- _What is being asked_:
Copy only what runs from the line containing "bpy.data.objects.remove(obj)" through the end of the material below, line for line, with both ends included.

- _Data provided_:
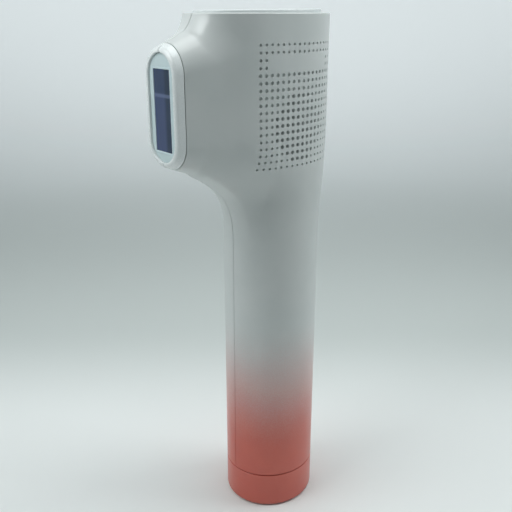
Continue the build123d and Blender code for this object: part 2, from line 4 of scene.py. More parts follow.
import bmesh
import bpy
import numpy as np
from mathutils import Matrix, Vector


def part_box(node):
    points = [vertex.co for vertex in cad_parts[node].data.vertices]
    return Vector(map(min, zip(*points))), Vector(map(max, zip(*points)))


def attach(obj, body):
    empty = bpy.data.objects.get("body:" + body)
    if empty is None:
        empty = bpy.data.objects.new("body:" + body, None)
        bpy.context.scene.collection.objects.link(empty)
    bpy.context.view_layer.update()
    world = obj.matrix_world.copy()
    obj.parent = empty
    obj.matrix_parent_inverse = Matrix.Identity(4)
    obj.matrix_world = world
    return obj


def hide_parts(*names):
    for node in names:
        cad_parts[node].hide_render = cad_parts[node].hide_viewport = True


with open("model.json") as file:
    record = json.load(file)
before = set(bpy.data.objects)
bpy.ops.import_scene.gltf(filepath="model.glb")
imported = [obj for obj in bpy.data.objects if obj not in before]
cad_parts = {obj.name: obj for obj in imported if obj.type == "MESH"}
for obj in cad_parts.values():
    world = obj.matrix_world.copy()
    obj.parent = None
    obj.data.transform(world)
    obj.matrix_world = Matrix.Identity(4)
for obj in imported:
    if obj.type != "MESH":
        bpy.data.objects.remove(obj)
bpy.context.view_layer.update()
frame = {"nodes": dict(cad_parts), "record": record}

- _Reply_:
        bpy.data.objects.remove(obj)
bpy.context.view_layer.update()
frame = {"nodes": dict(cad_parts), "record": record}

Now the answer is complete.